What is expected:
Your task is to print the material below exactly as presented.
★ ★ ★ ★ ★
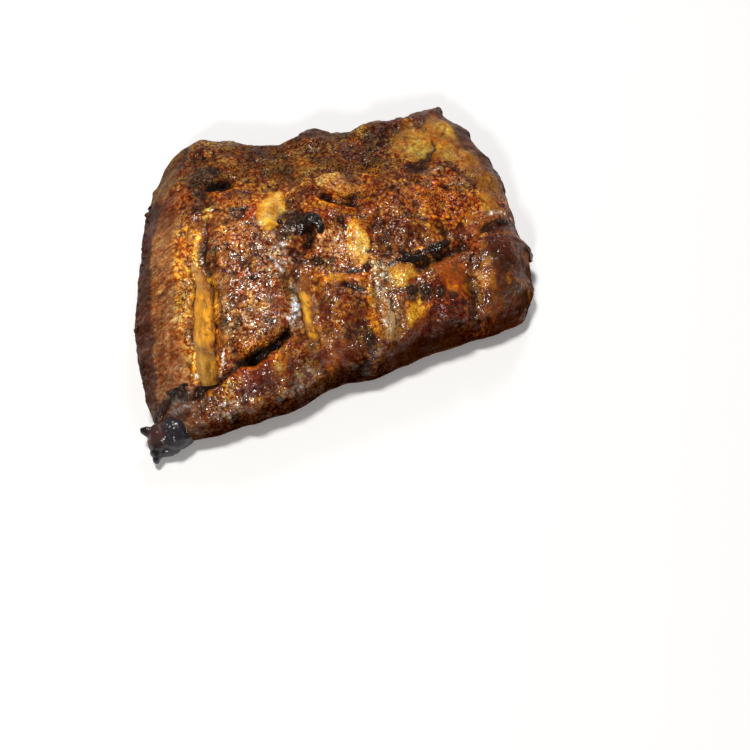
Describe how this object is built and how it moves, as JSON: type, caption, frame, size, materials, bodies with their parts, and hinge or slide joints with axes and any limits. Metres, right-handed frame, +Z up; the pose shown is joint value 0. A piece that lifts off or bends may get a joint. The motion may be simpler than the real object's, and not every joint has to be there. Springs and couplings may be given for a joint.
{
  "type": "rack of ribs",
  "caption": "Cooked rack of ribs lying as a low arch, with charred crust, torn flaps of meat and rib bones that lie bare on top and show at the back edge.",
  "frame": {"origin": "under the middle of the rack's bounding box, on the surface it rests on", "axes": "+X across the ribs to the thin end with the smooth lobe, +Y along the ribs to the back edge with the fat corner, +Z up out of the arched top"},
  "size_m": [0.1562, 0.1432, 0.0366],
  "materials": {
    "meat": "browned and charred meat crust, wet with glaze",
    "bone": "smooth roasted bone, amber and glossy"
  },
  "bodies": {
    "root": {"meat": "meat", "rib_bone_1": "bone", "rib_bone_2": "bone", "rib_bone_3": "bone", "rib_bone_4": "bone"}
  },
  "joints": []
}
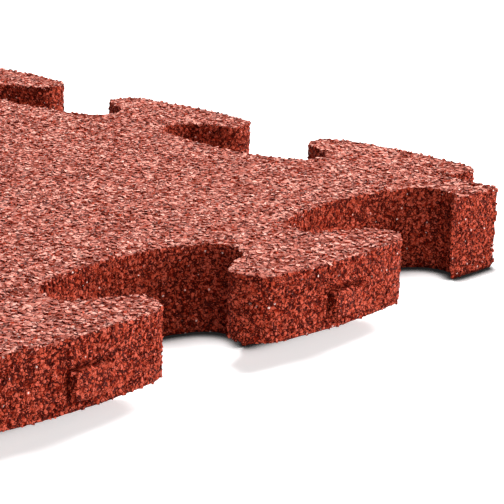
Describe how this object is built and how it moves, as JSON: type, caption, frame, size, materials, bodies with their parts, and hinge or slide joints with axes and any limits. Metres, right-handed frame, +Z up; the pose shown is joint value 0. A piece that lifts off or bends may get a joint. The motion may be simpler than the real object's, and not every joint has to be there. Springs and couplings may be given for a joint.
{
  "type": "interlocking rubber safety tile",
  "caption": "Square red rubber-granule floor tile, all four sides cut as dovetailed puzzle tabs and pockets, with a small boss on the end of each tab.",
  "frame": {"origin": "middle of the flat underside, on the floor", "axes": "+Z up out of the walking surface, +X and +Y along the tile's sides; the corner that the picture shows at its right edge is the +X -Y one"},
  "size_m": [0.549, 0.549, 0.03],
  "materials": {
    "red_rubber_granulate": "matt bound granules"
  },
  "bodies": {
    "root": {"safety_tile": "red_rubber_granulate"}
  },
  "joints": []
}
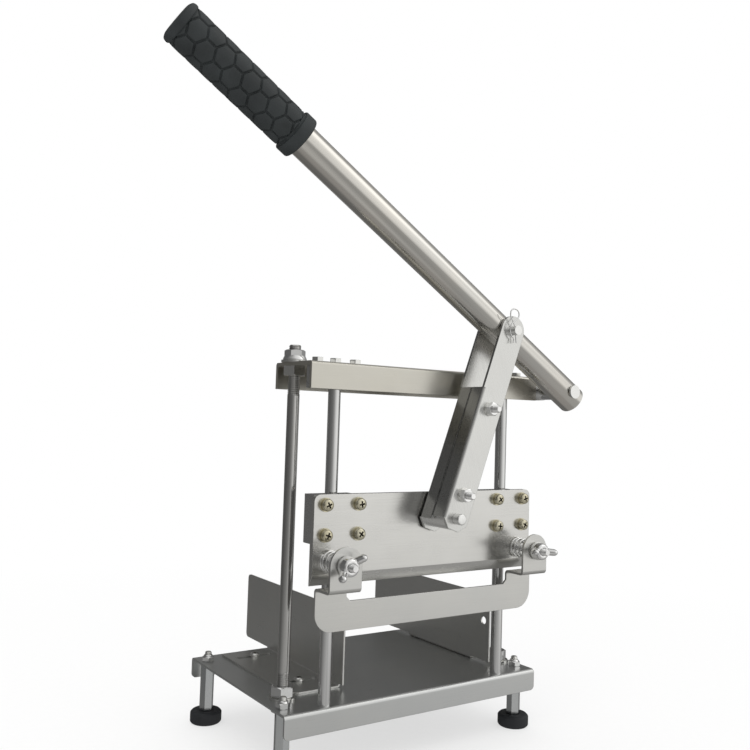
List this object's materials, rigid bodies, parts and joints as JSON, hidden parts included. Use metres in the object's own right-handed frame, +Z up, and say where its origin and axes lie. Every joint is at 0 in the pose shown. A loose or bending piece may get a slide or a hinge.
★ ★ ★ ★ ★
Result below:
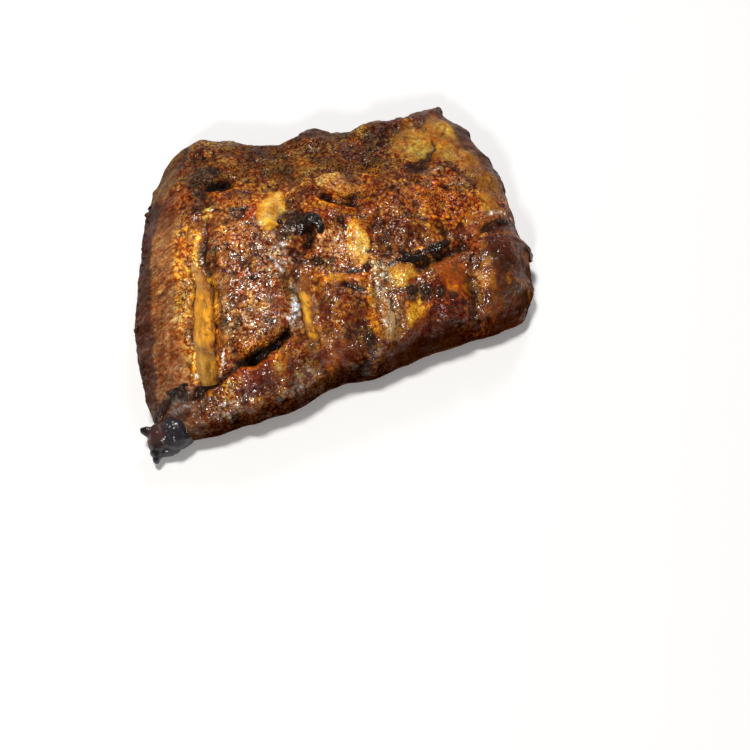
Describe how this object is built and how it moves, as JSON: type, caption, frame, size, materials, bodies with their parts, and hinge or slide joints with axes and any limits. Metres, right-handed frame, +Z up; the pose shown is joint value 0. A piece that lifts off or bends may get a joint. The motion may be simpler than the real object's, and not every joint has to be there. Springs and couplings may be given for a joint.
{
  "type": "rack of ribs",
  "caption": "Cooked rack of ribs lying as a low arch, with charred crust, torn flaps of meat and rib bones that lie bare on top and show at the back edge.",
  "frame": {"origin": "under the middle of the rack's bounding box, on the surface it rests on", "axes": "+X across the ribs to the thin end with the smooth lobe, +Y along the ribs to the back edge with the fat corner, +Z up out of the arched top"},
  "size_m": [0.1562, 0.1432, 0.0366],
  "materials": {
    "meat": "browned and charred meat crust, wet with glaze",
    "bone": "smooth roasted bone, amber and glossy"
  },
  "bodies": {
    "root": {"meat": "meat", "rib_bone_1": "bone", "rib_bone_2": "bone", "rib_bone_3": "bone", "rib_bone_4": "bone"}
  },
  "joints": []
}
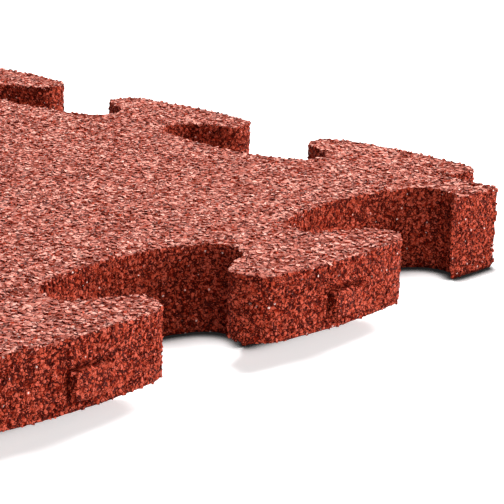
Describe how this object is built and how it moves, as JSON: type, caption, frame, size, materials, bodies with their parts, and hinge or slide joints with axes and any limits. Metres, right-handed frame, +Z up; the pose shown is joint value 0. A piece that lifts off or bends may get a joint. The motion may be simpler than the real object's, and not every joint has to be there. Springs and couplings may be given for a joint.
{
  "type": "interlocking rubber safety tile",
  "caption": "Square red rubber-granule floor tile, all four sides cut as dovetailed puzzle tabs and pockets, with a small boss on the end of each tab.",
  "frame": {"origin": "middle of the flat underside, on the floor", "axes": "+Z up out of the walking surface, +X and +Y along the tile's sides; the corner that the picture shows at its right edge is the +X -Y one"},
  "size_m": [0.549, 0.549, 0.03],
  "materials": {
    "red_rubber_granulate": "matt bound granules"
  },
  "bodies": {
    "root": {"safety_tile": "red_rubber_granulate"}
  },
  "joints": []
}
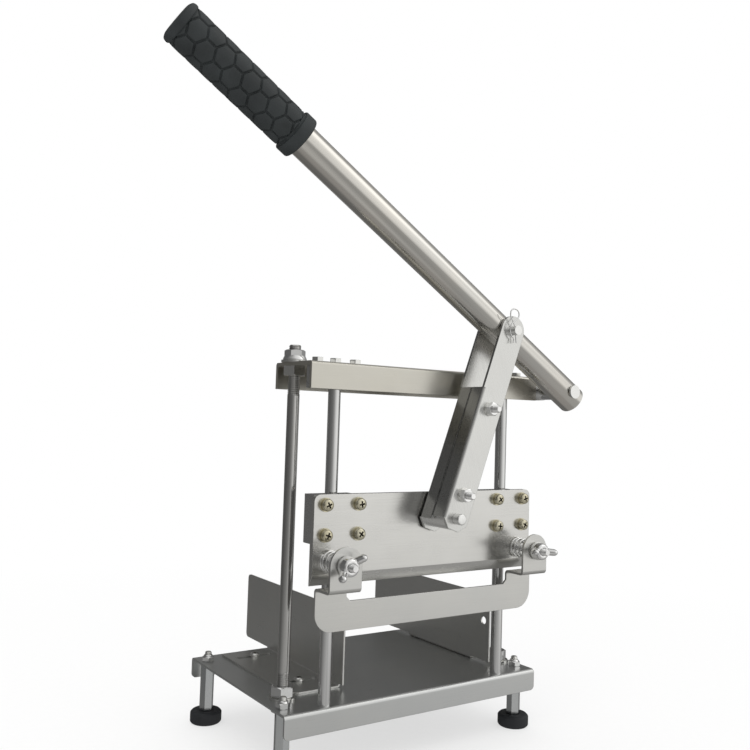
List this object's materials, rigid bodies, parts and joints as JSON, hidden parts included. Use metres in the object's own right-handed frame, +Z up, and say where its origin and axes lie. Every joint is at 0 in the pose shown. A loose or bending piece may get a slide or a hinge.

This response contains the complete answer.